E non contento, Baglioni, introduce la serata con il tipico discorso di mia nonna che, tra un sospiro e un altro, mi dice “e anche oggi siamo qui..siamo vivi”.
Allegria!

Finalmente alla terza serata, i conduttori si sciolgono e ognuno fa il proprio mestiere. Finalmente.
Bisio conduce con la sua verve comica, molto carino il regolamento mimato.
Virginia Raffaele spazia tra un numero e un altro con il talento di cui è dotata.
La trovata geniale del grammofono è stato divertente e di qualità. E un applauso enorme alla bravura dell’orchestra!
Meno riuscito lo sketch della canzone di Endrigo. Ma finalmente sono disinvolti e padroni del palco.

ANTONELLO VENDITTI. Ma quando il pubblico in teatro, il pubblico a casa, la sala stampa canta divertito, cosa si può dire? Nulla. Solo applausi.

ALESSANDRA AMOROSO. Scendere le scale di Sanremo da super ospite senza aver mai preso parte alla gara, in pochi possono dire di averlo fatto. E se Antonello Venditti ha dalla sua gli anni di carriera, Alessandra Amoroso è arrivata a destinazione senza passare dal via.
Il suo sospiro di sollievo alla fine della sua esibizione e le sue lacrime di gioia, hanno reso ancora più emozionante la sua presenza.

ORNELLA VANONI. Solo lei può interrompere tutti, non rispettare alcuna tempistica, rimproverare la conduttrice, cantare come se fosse sotto la doccia, salutare Patty Pravo come se l’avesse incontrata per strada e sottolineare di non aver percepito alcun compenso. Solo lei.

RAF E TOZZI. Momento revival. Abbiamo cantato tutti. Come ad una serata anni 90, o una puntata de “I migliori anni”. A voi la scelta.

SERENA ROSSI. Dovrebbe presentarlo il Festival. Ha le carte in regola per farlo. È un peccato che sia salita sul palco così tardi. Tributo a Mia Martini da pelle d’oca.

ROVAZZI. Non riesco a comprendere il senso della carrellata di ospiti a caso, dopo le esibizioni dei cantanti in gara. È così necessario allungare i tempi?! Evidentemente c’è una clausola che vieta di chiudere le puntate prima dell’ una di notte.
Tornando a Rovazzi, se l’è cavata più che bene. Simpatico. Al posto giusto. E commovente il ricordo al papà.

Mahmood. Questo tizio dovrebbe rappresentare le nuove proposte. Ma come fa a rappresentare il nuovo uno che è la fusione di cantanti e di brani già sentiti? Il ritornello, tra le altre cose, è una copia del brano di Tiziano Ferro “Baciano le donne”.

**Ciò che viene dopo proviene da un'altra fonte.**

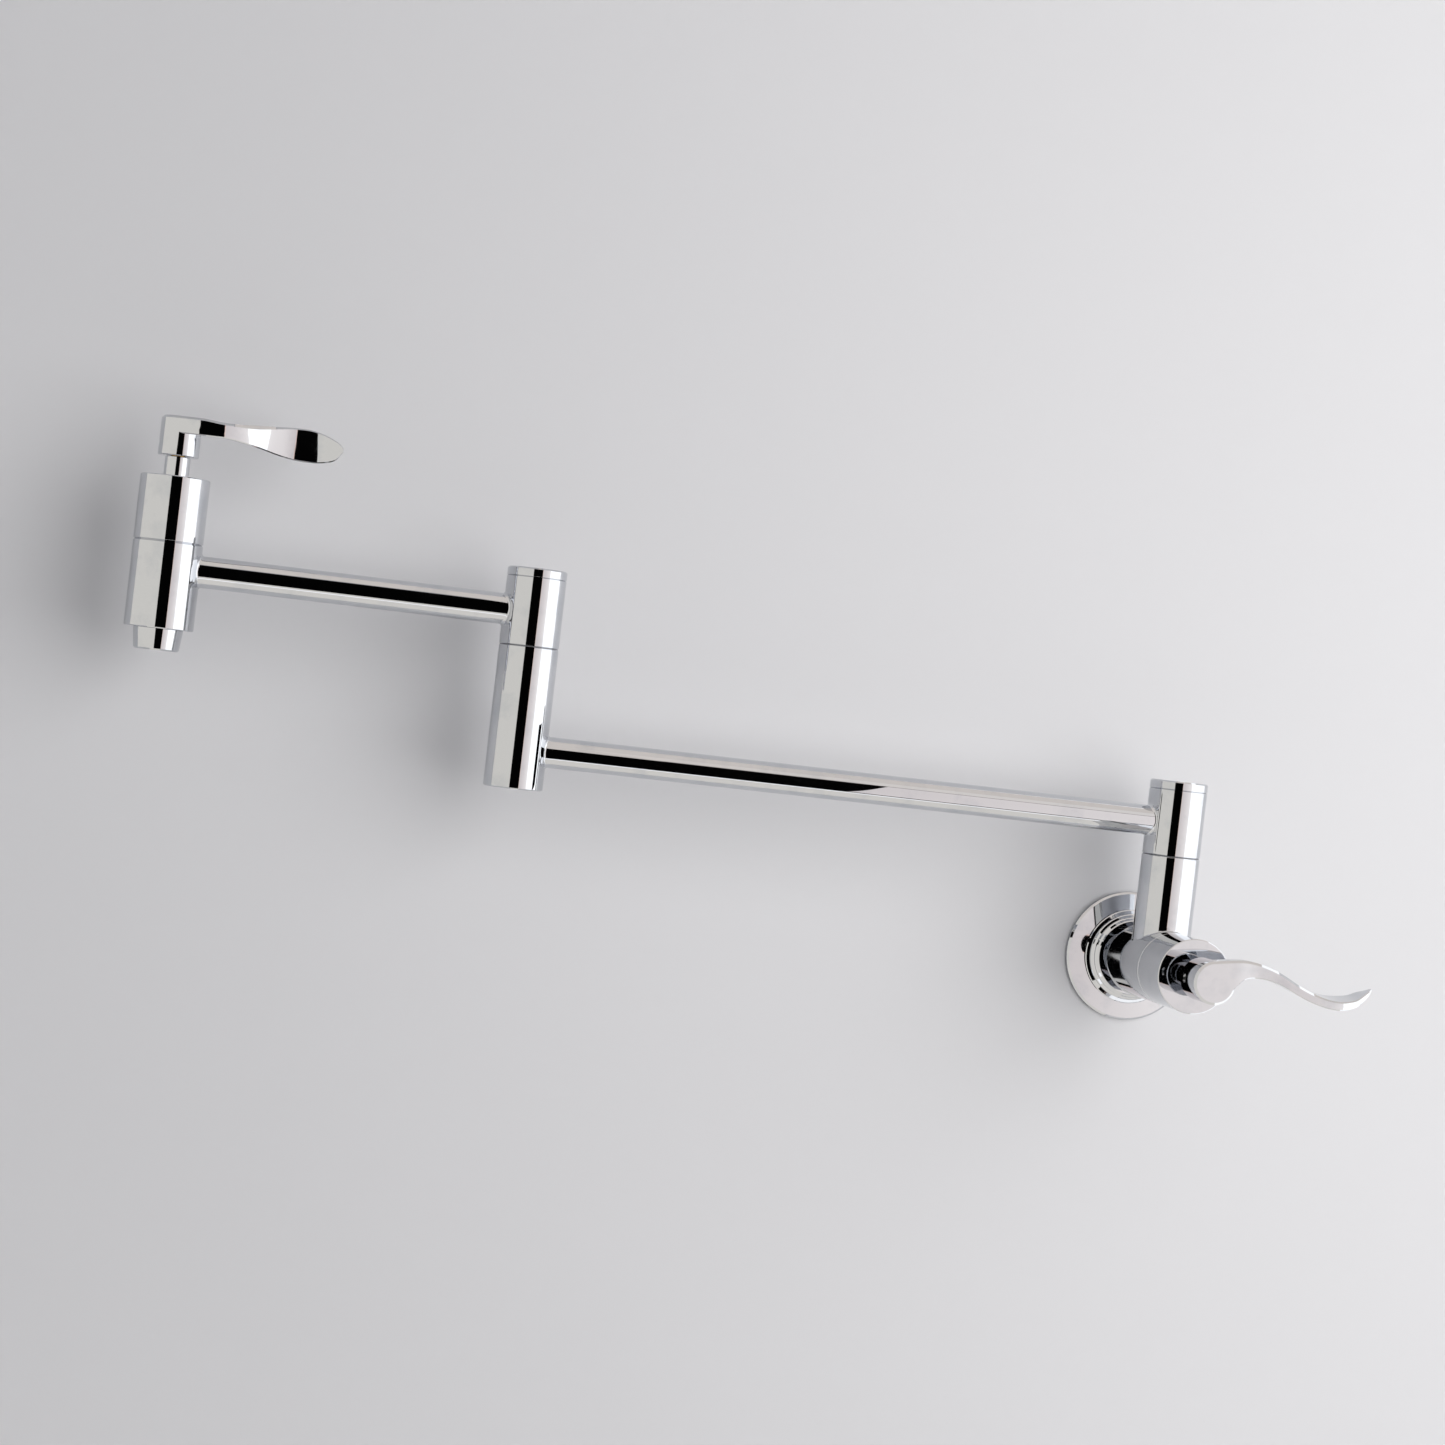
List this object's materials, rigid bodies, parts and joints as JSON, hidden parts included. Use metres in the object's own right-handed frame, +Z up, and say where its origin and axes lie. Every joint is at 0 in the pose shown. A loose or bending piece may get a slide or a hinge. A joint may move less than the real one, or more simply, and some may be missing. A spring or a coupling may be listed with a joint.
{
  "type": "wall mounted pot filler",
  "caption": "Wall mounted pot filler: stepped wall flange, lever valve, riser, two jointed swinging arms and a second lever valve over the aerator outlet.",
  "frame": {"origin": "centre of the threaded inlet at the wall plane, the escutcheon's back", "axes": "+Y into the wall along the inlet's axis, +Z up, +X to the right seen from the room; both arms lie along -X at rest"},
  "size_m": [0.7266, 0.1625, 0.2931],
  "materials": {
    "polished_chrome": "polished chrome plate over brass",
    "raw_brass": "machined brass, unplated",
    "nitrile_rubber": "moulded black rubber",
    "nylon": "dark grey nylon",
    "stainless_steel": "machined stainless steel",
    "acetal": "moulded white plastic",
    "alumina_ceramic": "lapped white ceramic"
  },
  "bodies": {
    "wall_body": {"escutcheon": "polished_chrome", "escutcheon_o_ring": "nitrile_rubber", "inlet_adapter": "polished_chrome", "valve_body": "polished_chrome", "valve_bonnet": "polished_chrome", "valve_stem_sleeve": "polished_chrome", "valve_cartridge_barrel": "raw_brass", "valve_seat_seal": "nitrile_rubber", "valve_fixed_disc": "alumina_ceramic", "valve_cartridge_o_ring": "nitrile_rubber", "valve_cartridge_nut": "raw_brass", "riser_spindle": "raw_brass", "riser_o_rings": "nitrile_rubber", "riser_swivel_washer": "nylon", "riser_thrust_washer": "stainless_steel", "riser_retaining_nut": "raw_brass"},
    "valve_handle": {"valve_lever": "polished_chrome", "valve_set_screw": "stainless_steel", "valve_stem": "raw_brass", "valve_moving_disc": "alumina_ceramic"},
    "long_arm": {"long_arm_sleeve": "polished_chrome", "riser_cap": "polished_chrome", "long_tube": "polished_chrome", "mid_lower_sleeve": "polished_chrome", "mid_spindle": "raw_brass", "mid_o_rings": "nitrile_rubber", "mid_swivel_washer": "nylon", "mid_thrust_washer": "stainless_steel", "mid_retaining_nut": "raw_brass"},
    "short_arm": {"short_arm_sleeve": "polished_chrome", "mid_cap": "polished_chrome", "short_tube": "polished_chrome", "outlet_body": "polished_chrome", "outlet_bonnet": "polished_chrome", "outlet_stem_sleeve": "polished_chrome", "outlet_cartridge_barrel": "raw_brass", "outlet_seat_seal": "nitrile_rubber", "outlet_fixed_disc": "alumina_ceramic", "outlet_cartridge_o_ring": "nitrile_rubber", "outlet_cartridge_nut": "raw_brass", "aerator_housing": "polished_chrome", "aerator_insert": "acetal", "aerator_screen": "stainless_steel", "aerator_washer": "nitrile_rubber"},
    "outlet_handle": {"outlet_lever": "polished_chrome", "outlet_set_screw": "stainless_steel", "outlet_stem": "raw_brass", "outlet_moving_disc": "alumina_ceramic"}
  },
  "joints": [
    {"name": "valve_handle_turn", "type": "hinge", "parent": "wall_body", "child": "valve_handle", "pos_m": [0, -0.1235, 0], "axis": [0, -1, 0], "range_deg": [-90, 0]},
    {"name": "long_arm_swivel", "type": "hinge", "parent": "wall_body", "child": "long_arm", "pos_m": [0, -0.059, 0.066], "axis": [0, 0, 1], "range_deg": [-3, 183]},
    {"name": "short_arm_swivel", "type": "hinge", "parent": "long_arm", "child": "short_arm", "pos_m": [-0.4, -0.059, 0.14535], "axis": [0, 0, 1], "continuous": true},
    {"name": "outlet_handle_turn", "type": "hinge", "parent": "short_arm", "child": "outlet_handle", "pos_m": [-0.61, -0.059, 0.1801], "axis": [0, 0, 1], "range_deg": [-90, 0]}
  ]
}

Enrico Nigiotti. La semplicità, la verità e la delicatezza di questa canzone mi commuove. Durante l’esibizione è come se fossi anche io nipote del nonno singolare, bizzarro e allegro che condivide con il nipote quelle azioni quotidiane che, troppo spesso, diamo per scontato.

Anna Tatangelo. Canta bene, intonata e precisa. Ma emozione zero. Come la canzone.

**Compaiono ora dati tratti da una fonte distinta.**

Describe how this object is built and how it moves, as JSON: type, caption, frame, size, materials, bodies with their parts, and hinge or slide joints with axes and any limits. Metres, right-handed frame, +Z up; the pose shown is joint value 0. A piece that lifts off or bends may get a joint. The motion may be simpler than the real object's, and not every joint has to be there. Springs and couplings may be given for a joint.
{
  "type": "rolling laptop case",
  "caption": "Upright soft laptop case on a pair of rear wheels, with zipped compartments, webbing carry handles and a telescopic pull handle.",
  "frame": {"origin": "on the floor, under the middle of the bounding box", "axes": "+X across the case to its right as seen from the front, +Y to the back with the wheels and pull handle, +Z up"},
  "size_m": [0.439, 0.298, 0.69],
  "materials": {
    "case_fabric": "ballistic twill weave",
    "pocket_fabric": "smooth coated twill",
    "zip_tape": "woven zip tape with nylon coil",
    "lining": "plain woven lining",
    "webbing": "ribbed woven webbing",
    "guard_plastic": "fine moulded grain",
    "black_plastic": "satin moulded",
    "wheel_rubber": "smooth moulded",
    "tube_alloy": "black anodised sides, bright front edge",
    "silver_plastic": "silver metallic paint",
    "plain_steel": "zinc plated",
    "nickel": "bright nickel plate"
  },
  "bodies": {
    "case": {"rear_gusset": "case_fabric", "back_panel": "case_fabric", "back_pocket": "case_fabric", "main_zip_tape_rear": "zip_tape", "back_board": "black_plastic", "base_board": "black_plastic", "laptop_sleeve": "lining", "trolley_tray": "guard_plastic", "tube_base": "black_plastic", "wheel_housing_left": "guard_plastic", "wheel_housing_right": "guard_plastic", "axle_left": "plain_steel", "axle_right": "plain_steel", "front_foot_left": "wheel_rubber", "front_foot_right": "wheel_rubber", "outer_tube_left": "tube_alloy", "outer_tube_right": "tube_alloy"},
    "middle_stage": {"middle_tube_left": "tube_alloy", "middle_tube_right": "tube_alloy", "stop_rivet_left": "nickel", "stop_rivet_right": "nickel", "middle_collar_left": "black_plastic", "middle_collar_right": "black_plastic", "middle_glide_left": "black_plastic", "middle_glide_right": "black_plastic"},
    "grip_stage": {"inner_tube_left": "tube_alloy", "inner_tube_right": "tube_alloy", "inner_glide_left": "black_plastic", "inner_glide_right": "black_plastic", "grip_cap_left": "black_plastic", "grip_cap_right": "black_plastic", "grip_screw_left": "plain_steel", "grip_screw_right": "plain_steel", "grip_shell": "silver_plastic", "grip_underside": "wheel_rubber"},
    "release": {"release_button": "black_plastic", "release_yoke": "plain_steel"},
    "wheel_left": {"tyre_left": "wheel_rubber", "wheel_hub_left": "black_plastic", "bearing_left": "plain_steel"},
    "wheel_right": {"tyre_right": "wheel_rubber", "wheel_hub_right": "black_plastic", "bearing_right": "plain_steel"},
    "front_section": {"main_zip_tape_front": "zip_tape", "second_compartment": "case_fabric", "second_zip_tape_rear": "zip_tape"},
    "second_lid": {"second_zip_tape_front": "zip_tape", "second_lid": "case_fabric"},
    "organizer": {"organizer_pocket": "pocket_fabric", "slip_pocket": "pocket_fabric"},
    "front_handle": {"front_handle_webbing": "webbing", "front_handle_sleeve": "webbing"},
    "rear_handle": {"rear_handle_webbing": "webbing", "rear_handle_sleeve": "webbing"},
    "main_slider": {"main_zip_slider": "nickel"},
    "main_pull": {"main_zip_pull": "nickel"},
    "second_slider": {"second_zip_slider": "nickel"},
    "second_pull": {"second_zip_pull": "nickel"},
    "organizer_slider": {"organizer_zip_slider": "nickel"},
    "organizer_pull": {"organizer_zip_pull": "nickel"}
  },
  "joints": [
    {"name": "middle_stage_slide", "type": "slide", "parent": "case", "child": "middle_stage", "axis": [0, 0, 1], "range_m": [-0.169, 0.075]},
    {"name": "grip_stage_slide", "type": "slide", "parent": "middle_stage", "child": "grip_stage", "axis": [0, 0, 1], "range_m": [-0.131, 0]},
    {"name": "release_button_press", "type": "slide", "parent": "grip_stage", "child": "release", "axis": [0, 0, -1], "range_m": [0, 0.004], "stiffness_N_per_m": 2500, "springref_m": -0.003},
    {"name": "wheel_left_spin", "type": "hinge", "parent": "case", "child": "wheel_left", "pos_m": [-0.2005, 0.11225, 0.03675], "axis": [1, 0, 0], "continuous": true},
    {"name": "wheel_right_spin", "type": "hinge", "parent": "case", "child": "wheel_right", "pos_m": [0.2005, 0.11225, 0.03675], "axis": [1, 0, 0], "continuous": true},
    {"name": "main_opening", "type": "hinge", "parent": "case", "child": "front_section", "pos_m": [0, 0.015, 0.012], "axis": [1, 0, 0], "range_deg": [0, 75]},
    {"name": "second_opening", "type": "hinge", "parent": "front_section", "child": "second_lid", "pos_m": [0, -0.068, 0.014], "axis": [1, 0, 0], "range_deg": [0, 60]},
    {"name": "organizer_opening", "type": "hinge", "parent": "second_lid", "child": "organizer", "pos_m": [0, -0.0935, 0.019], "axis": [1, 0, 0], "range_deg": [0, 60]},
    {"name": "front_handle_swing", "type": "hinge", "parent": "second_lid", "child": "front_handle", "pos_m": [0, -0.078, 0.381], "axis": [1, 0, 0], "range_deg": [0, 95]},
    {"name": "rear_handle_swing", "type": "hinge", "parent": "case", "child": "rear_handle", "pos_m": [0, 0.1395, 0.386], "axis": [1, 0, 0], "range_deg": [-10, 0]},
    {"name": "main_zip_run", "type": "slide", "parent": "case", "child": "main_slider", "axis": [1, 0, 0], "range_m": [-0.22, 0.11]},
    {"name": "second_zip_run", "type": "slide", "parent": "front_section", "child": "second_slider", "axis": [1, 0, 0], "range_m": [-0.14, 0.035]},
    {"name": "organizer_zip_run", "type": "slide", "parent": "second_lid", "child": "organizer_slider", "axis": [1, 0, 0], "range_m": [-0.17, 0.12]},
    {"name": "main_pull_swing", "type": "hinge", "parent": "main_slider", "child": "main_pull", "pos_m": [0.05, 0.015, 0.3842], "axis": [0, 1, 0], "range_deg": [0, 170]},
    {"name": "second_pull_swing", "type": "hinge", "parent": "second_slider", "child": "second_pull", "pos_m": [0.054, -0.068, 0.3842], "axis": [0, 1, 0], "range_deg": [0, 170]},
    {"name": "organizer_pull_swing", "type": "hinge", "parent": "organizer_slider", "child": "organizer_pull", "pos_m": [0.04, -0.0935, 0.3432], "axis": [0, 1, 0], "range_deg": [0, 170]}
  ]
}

Ultimo. Una voce potente. La canzone è raffinata ed emozionante. Ha un nero dentro e un dolore che si percepisce nettamente, nota dopo nota. Mi piace.

Francesco Renga. Meritava un secondo ascolto, sicuramente. Certo, l’impressione è quella di ascoltare una delle sue canzoni degli ultimi anni. Ma non la butterei via.

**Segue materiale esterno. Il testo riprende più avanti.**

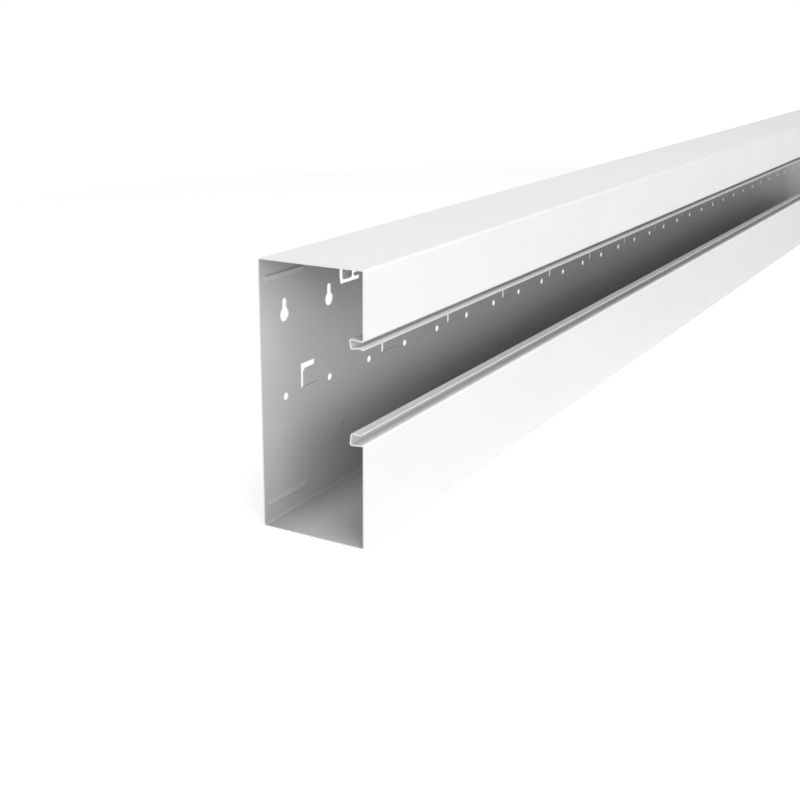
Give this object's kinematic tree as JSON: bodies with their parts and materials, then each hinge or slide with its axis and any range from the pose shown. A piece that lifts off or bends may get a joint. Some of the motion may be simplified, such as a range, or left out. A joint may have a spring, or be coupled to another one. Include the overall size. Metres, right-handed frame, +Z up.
{
  "type": "steel cable trunking",
  "caption": "Folded sheet-steel cable trunking, open along its front between two lips for a clip-on cover, with a punched back wall for screws.",
  "frame": {"origin": "middle of the footprint, on the underside of the bottom wall", "axes": "+X along the length, -Y out of the open front, +Y towards the building wall, +Z up"},
  "size_m": [2, 0.09, 0.21],
  "materials": {
    "white_coat": "matt white powder coat on steel sheet"
  },
  "bodies": {
    "root": {"trunking_base": "white_coat"}
  },
  "joints": []
}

Irama. È un testo forte e duro. Caricato ancora di più dal crescendo della musica e dall’impatto del coro.

Patty Pravo e Briga. Lei dimentica le parole. Fatica a tenere il tempo e l’intonazione. Si appoggia su di lui che riesce a reggere, ma non basta.
La canzone si lascia ascoltare, la struttura della canzone è ben fatta e la loro diversità funziona.

Simone Cristicchi. Questa canzone, questa poesia in musica, andrebbe ascoltata ogni giorno. Tutti i giorni.
È quello che dovremmo dire alla persona che amiamo ed è quello che dovremmo sentirci dire. Standing ovation.

Boomdabash. Un po’ di leggerezza e movimento. Ne avevamo bisogno. Le inquadrature sulle vecchiette delle prime file che alzano le mani fa sembrare una lezione di ginnastica dolce però.

Motta. Continua a non convincermi lui ne tantomeno la sua canzone. Uno scimmiottamento di altri.

The Zen Circus. Devo dire, con mia sorpresa, che al di là delle vocali aperte e trascinate che mi fanno ridere, non è poi così male. Non capisco però se è solo l’effetto stanchezza.

Nino D’Angelo e Livio Cori. Cantano meglio, meno ingessati. Ma non funzionano insieme. E non funziona la canzone. Un grande punto interrogativo.

E finalmente siamo arrivati alla fine della terza serata. Ora capisco il discorso di apertura di Baglioni. Siamo qui e siamo vivi.